▶ Exercise goal: Find each line with the string "this" and copy it.

▶ Entries provided:
>> Begin

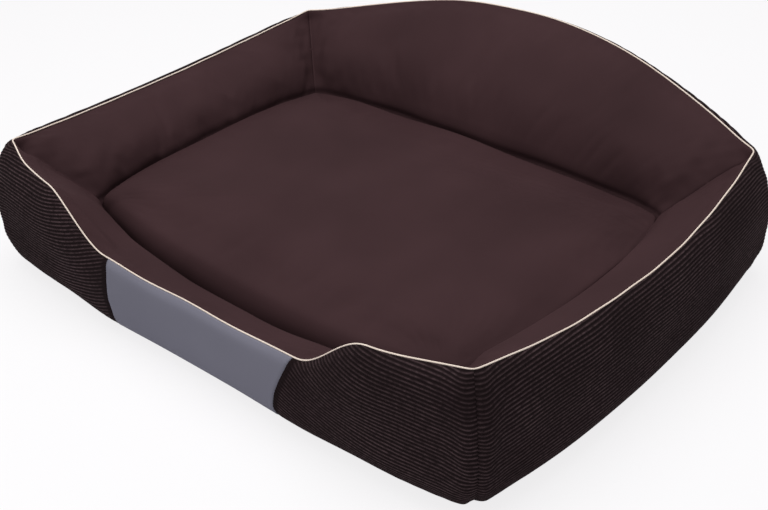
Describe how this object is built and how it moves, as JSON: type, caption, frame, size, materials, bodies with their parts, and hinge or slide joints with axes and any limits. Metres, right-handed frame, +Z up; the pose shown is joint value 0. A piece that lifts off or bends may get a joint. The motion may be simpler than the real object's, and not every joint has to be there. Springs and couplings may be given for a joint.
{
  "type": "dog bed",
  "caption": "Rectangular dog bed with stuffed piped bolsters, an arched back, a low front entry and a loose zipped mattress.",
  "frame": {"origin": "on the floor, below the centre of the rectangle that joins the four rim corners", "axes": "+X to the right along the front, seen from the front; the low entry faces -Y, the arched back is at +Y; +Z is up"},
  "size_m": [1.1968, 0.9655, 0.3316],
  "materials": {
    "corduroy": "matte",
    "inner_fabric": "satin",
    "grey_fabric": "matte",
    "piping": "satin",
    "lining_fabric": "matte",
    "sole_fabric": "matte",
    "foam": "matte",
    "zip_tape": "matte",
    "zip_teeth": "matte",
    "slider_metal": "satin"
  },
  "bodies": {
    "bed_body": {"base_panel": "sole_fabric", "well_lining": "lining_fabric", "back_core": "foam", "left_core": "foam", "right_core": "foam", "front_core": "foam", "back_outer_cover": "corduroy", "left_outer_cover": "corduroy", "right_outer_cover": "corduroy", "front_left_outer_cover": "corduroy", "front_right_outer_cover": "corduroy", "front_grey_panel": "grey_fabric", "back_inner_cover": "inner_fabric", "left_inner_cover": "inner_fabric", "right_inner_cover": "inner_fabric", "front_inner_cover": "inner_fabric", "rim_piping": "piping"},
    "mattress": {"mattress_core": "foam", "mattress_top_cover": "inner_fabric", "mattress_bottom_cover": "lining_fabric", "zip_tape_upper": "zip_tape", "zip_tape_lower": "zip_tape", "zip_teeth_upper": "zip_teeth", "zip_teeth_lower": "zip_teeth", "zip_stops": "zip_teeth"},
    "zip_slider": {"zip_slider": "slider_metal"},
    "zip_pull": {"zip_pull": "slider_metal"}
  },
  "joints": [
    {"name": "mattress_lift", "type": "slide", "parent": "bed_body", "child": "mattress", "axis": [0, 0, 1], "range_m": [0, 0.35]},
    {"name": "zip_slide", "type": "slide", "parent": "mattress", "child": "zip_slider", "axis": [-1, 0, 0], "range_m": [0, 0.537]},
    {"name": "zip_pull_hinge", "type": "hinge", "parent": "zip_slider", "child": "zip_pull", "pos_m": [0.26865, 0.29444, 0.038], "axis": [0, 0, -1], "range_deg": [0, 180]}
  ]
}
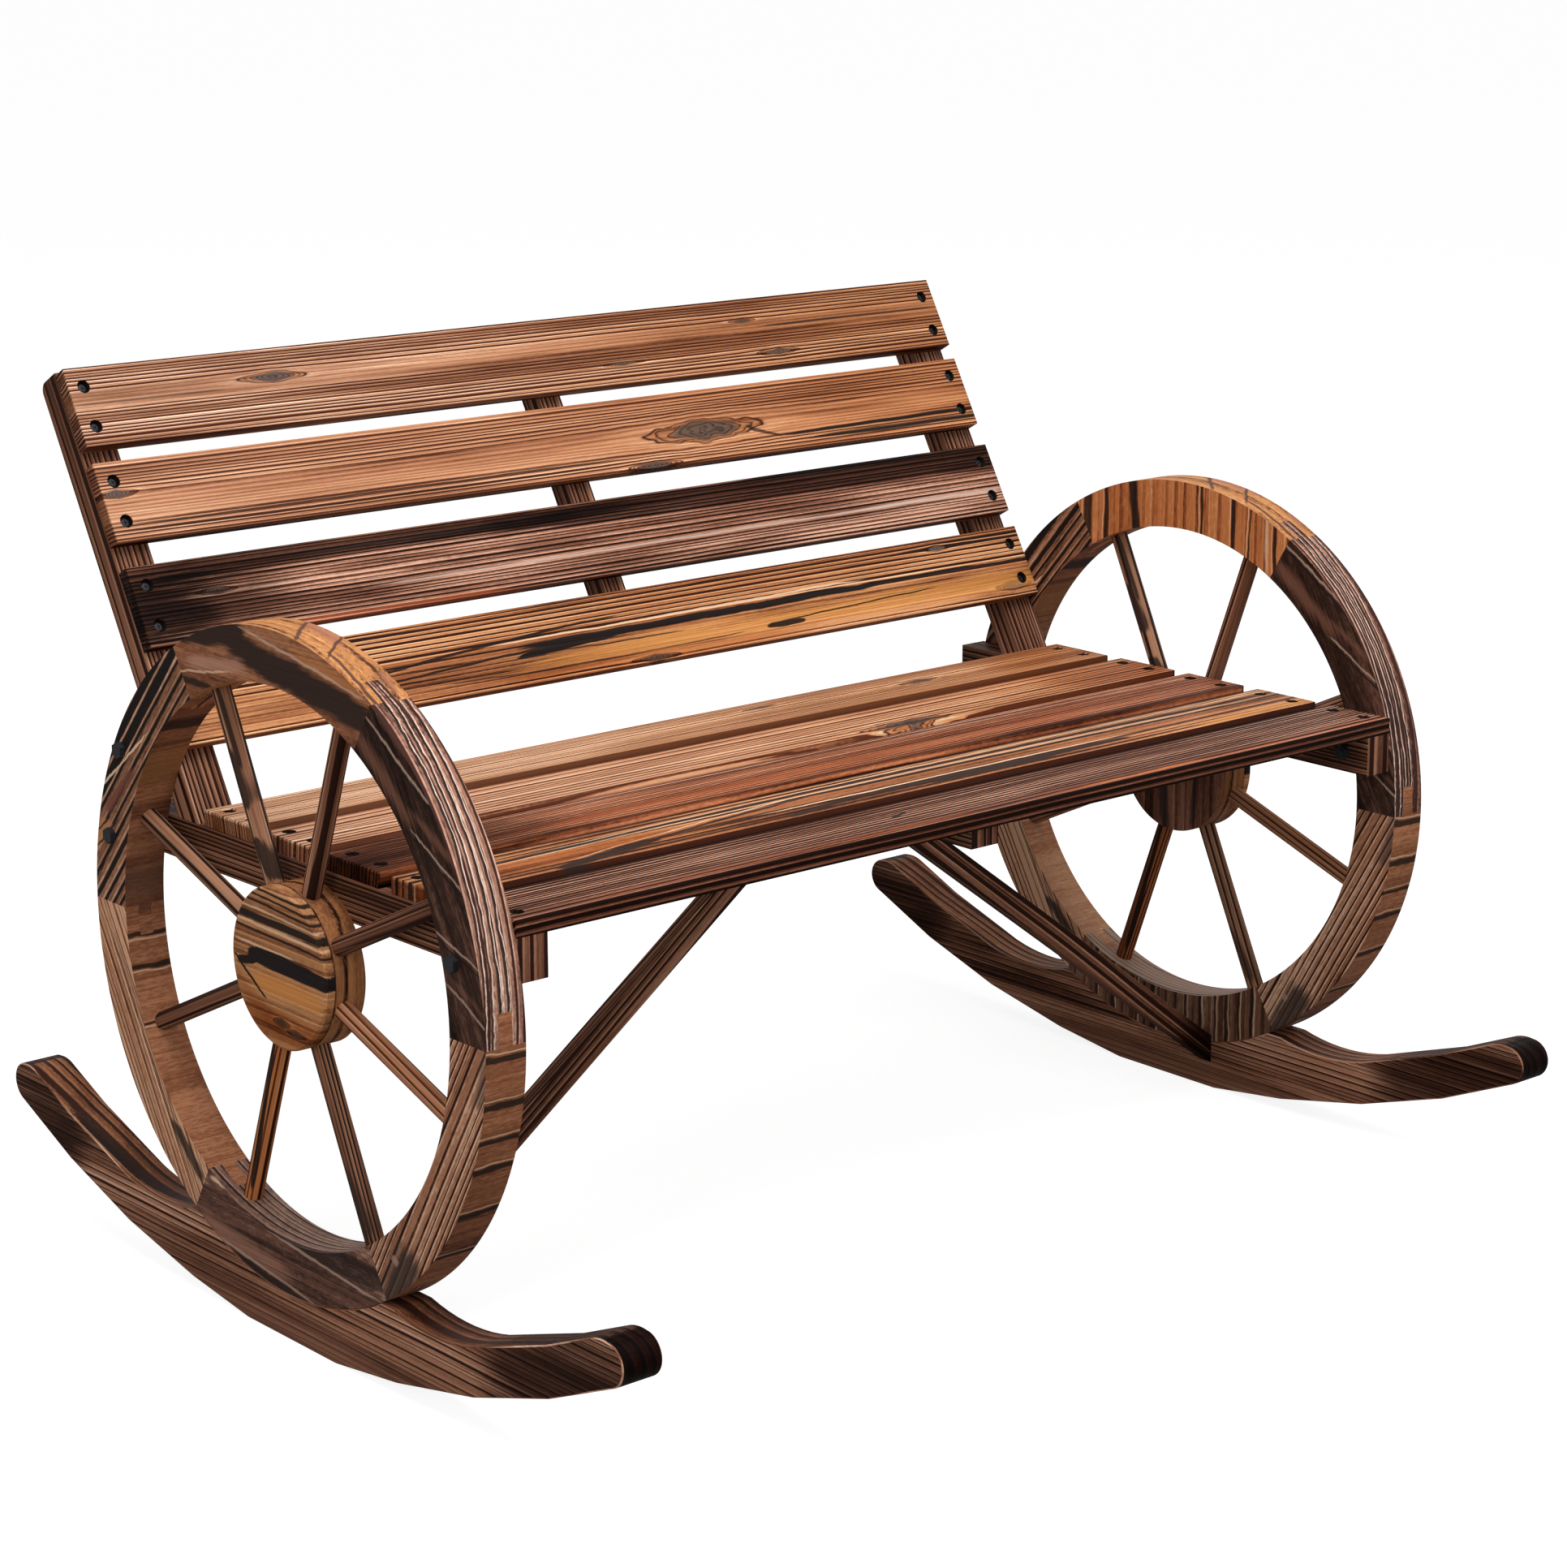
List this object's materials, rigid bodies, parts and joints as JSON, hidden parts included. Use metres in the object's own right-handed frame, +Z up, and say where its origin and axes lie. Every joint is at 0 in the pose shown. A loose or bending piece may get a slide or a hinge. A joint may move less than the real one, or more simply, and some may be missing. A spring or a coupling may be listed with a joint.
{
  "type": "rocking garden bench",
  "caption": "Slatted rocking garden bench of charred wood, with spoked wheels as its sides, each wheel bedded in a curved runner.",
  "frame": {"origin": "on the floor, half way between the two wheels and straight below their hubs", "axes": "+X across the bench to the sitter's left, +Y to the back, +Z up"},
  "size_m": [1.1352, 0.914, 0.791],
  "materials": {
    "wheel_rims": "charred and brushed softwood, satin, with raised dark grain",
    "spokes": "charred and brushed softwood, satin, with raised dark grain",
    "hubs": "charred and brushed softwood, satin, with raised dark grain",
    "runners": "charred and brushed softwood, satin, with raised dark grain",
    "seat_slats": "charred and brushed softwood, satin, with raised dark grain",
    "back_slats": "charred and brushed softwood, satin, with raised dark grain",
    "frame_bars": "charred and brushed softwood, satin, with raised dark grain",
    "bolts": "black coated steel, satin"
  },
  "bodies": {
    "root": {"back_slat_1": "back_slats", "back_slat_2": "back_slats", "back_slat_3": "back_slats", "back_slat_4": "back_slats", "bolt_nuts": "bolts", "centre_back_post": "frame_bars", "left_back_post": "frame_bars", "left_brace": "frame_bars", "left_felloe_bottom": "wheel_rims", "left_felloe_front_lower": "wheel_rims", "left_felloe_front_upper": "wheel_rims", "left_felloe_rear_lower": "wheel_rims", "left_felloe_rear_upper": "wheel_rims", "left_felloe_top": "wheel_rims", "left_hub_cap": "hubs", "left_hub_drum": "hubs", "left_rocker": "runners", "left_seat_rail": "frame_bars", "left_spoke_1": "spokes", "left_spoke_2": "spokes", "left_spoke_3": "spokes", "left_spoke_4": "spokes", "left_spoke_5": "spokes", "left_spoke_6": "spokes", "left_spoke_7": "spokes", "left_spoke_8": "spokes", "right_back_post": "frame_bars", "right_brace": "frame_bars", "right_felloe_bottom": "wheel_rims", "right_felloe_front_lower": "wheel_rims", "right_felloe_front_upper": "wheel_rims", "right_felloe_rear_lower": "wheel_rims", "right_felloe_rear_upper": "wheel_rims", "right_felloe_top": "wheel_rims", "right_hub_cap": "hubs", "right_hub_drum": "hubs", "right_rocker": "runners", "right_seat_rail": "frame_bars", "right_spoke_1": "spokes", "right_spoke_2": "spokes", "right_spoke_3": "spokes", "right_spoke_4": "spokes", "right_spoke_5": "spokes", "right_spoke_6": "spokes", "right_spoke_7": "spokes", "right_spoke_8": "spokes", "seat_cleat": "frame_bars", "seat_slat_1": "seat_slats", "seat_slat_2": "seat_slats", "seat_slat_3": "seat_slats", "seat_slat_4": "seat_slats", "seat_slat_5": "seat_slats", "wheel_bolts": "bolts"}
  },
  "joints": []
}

>> End
>> Begin

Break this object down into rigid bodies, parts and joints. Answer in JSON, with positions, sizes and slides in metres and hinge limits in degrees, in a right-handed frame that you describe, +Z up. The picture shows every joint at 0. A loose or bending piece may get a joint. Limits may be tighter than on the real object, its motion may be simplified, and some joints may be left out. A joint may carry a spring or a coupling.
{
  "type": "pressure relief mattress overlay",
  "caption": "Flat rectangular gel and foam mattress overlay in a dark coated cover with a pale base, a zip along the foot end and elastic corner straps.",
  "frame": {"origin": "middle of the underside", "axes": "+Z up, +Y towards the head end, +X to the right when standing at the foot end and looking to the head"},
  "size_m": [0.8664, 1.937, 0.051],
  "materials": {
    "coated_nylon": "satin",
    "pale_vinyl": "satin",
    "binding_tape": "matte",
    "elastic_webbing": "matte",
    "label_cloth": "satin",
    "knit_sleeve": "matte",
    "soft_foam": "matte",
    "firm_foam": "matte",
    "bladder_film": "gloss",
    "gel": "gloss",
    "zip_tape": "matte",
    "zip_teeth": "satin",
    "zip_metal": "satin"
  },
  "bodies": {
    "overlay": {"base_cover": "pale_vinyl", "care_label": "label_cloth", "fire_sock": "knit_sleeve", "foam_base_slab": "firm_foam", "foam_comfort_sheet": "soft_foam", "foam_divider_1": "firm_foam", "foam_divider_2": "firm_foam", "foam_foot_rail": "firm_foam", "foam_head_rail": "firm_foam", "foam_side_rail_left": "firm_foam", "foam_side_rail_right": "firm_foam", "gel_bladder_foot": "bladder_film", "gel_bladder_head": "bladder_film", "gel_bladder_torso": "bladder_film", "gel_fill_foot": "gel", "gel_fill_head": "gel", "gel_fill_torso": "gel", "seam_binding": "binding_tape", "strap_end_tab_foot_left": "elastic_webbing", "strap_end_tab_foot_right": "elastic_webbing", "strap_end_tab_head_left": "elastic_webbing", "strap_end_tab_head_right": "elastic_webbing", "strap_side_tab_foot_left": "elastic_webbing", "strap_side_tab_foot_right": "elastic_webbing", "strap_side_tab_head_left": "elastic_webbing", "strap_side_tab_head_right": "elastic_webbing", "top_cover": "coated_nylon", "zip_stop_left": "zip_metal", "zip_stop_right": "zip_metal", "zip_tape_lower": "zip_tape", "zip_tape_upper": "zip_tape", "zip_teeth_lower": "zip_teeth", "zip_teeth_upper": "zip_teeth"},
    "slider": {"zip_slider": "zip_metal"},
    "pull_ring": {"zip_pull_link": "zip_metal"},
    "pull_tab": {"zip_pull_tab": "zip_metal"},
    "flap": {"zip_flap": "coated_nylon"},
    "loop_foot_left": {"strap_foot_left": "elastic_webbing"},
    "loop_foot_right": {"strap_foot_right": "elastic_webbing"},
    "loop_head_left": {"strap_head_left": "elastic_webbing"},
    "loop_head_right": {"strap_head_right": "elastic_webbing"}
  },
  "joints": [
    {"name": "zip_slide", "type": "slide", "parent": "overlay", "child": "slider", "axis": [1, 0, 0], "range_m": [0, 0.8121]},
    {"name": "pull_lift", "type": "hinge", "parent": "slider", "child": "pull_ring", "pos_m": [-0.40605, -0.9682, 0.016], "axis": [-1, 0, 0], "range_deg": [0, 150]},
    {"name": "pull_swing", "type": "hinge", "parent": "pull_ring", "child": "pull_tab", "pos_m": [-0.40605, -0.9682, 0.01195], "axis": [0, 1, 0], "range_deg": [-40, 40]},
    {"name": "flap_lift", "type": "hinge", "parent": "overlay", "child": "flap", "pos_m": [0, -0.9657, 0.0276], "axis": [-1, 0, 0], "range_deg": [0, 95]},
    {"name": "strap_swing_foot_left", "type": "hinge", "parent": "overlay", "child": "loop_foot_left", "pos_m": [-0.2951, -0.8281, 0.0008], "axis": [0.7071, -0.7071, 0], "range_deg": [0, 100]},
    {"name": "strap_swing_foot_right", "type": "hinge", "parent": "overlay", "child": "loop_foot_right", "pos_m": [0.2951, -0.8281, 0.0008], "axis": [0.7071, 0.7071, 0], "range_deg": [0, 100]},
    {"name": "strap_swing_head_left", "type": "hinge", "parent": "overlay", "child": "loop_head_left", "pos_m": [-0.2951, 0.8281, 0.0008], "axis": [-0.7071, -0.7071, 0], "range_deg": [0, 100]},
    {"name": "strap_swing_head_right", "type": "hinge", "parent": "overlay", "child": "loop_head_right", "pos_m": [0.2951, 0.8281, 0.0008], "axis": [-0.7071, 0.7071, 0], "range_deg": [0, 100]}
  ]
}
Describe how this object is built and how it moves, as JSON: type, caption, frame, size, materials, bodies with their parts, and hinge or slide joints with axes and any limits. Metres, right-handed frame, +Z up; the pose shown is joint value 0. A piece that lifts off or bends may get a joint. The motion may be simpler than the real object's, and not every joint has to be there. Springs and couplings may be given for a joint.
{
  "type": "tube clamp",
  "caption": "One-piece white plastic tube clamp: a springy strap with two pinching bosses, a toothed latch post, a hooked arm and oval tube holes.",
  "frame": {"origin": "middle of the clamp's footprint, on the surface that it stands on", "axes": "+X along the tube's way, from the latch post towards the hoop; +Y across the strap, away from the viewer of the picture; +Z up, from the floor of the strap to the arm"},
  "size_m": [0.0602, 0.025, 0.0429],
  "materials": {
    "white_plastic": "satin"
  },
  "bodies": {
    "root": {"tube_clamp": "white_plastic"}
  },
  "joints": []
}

>> End
>> Begin

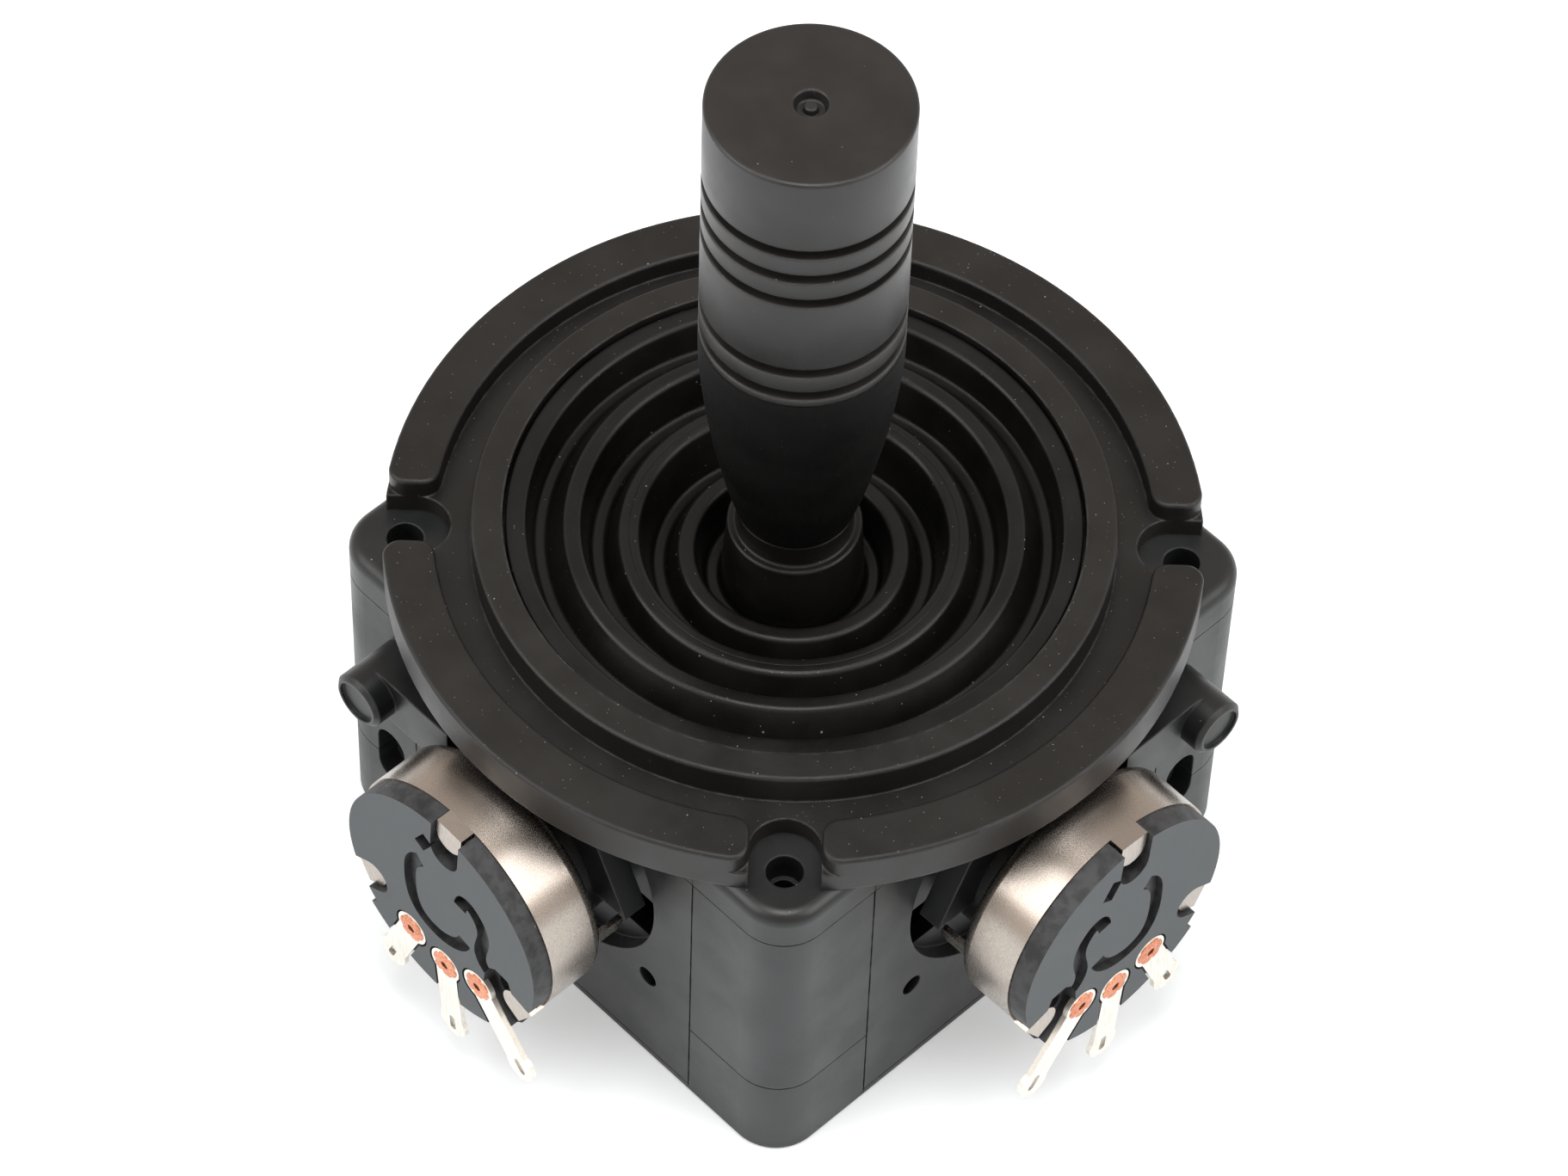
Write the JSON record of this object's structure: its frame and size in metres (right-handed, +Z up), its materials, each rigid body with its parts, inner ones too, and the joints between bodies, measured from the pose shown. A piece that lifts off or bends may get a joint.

>> End

▶ Problem solution:
Describe how this object is built and how it moves, as JSON: type, caption, frame, size, materials, bodies with their parts, and hinge or slide joints with axes and any limits. Metres, right-handed frame, +Z up; the pose shown is joint value 0. A piece that lifts off or bends may get a joint. The motion may be simpler than the real object's, and not every joint has to be there. Springs and couplings may be given for a joint.
List this object's materials, rigid bodies, parts and joints as JSON, hidden parts included. Use metres in the object's own right-handed frame, +Z up, and say where its origin and axes lie. Every joint is at 0 in the pose shown. A loose or bending piece may get a slide or a hinge. A joint may move less than the real one, or more simply, and some may be missing. A spring or a coupling may be listed with a joint.
Break this object down into rigid bodies, parts and joints. Answer in JSON, with positions, sizes and slides in metres and hinge limits in degrees, in a right-handed frame that you describe, +Z up. The picture shows every joint at 0. A loose or bending piece may get a joint. Limits may be tighter than on the real object, its motion may be simplified, and some joints may be left out. A joint may carry a spring or a coupling.
Describe how this object is built and how it moves, as JSON: type, caption, frame, size, materials, bodies with their parts, and hinge or slide joints with axes and any limits. Metres, right-handed frame, +Z up; the pose shown is joint value 0. A piece that lifts off or bends may get a joint. The motion may be simpler than the real object's, and not every joint has to be there. Springs and couplings may be given for a joint.
Write the JSON record of this object's structure: its frame and size in metres (right-handed, +Z up), its materials, each rigid body with its parts, inner ones too, and the joints between bodies, measured from the pose shown. A piece that lifts off or bends may get a joint.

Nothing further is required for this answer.